The following is a video of Michael Leahy, author of Porn Nation: Conquering America’s #1 Addiction. While the video is lengthy (about 45 minutes) it offers a startling picture of Michael‘s past relationship to pornography and how it nearly destroyed his life.
Our friend, Francois Driessen, is the director of this growing body documentary footage. So far, all of the videos have been filmed on location at Covenant Eyes and around our community.
Several things strike me about Michael’s testimony.
1. The Escalation of Porn Addiction
Michael is not alone in his story. Many people confess to the downward spiral of watching pornography. What starts with curiosity turns into a habit and then becomes an obsession. What starts as soft-core turns to hardcore. What starts as pictures on a screen turns to a desire to act out these fantasies with real people.

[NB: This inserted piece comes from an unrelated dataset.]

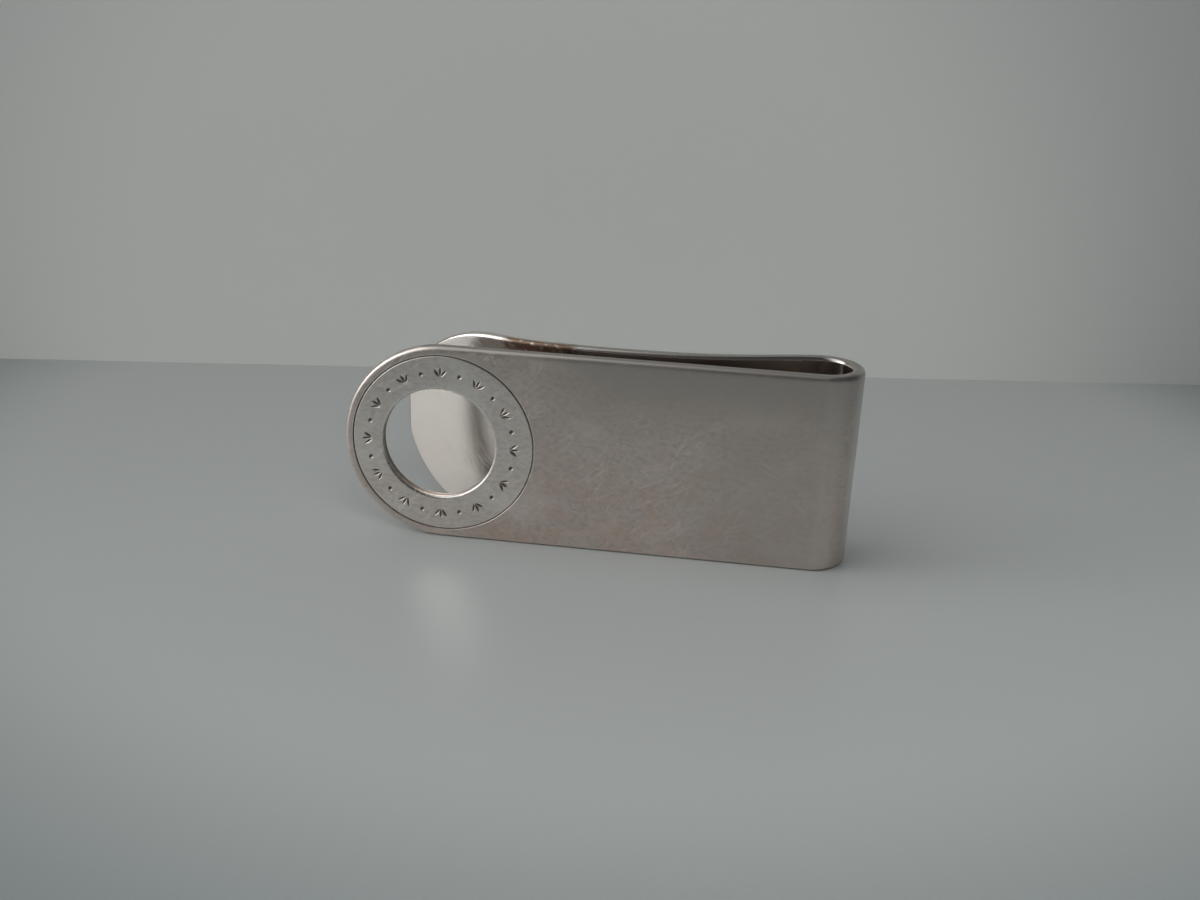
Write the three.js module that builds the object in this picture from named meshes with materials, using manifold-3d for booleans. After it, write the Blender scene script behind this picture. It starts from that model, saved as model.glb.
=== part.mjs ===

No, not all escalate the same way, but research shows the more porn we consume, the more we want to consume it.
2. The Personal Cost of Porn Addiction
Michael’s story of personal loss is heart-breaking. He understands firsthand how pornography feeds a warped understanding of intimacy. He also understands firsthand how pornography can destroy a marriage.
“Free porn” is a misnomer. Pornography always costs somebody something. In Michael’s case, obsessively watching pornography cost him almost everything: his sexual sanity, his marriage, and his children.
3. The Social Cost of Porn Addiction
One of Michael’s main messages as he travels from church to church, from campus to campus, is this: Regardless of how much one uses pornography, it is, by its very nature, exploitative and dehumanizing. If men want to stop being a part of the problem and starting being a part of the solution to sexual exploitation in our culture, then they need to stop buying into the glossy media that equates a person’s worth to their sexual prowess or the sum of their body parts.
Wow! Thanks for the testimony, it hits so close to home.
I’ve only watched up to 15min so far, but had to stop and comment because this is happening to me right now.
My husband and I also had the “perfect marriage” that all our friends looked up to, the “million dollar family” that had it all, from a nice house in the suburbs and nice cars, 2 kids and a dog, amazing vacations and adventures together, but inside I was slowly dying.
I knew about my husband’s porn addiction for several years. The pornography and lack of intimacy related to it was the one thing we ever fought about. I always thought our marriage was great apart from that one area, and he truly was a great husband otherwise, so I set it aside to focus on the good. I did not realize how big an impact it could have.
Two years ago, after much denial on his part, I’d had enough, and finally confronted my husband about getting help, and he saw a counselor, admitted his addiction and got an accountability partner.
I was completely bulldozed by his affair when I thought things were improving, and am in the process of separating with 2 very young children.
Pornography is not a minor thing, it is destroying my marriage, and threatens to ruin my children’s lives because their daddy is not emotionally available for them like he should be.
I’m truly sorry to hear about that I would hope things have changed for the better but I just wouldn’t know your situation but what I do know is I struggled with pornography myself and I was pretty young once it started and I’m still not quite old enough to get married but I do know the field of addiction I know it has a lot of potential to ruin the individuals life but also the people that person is around specifically in a marriage I really do hope things work out and I hope my little reply may have had a positive impact in some way well God bless you and your family.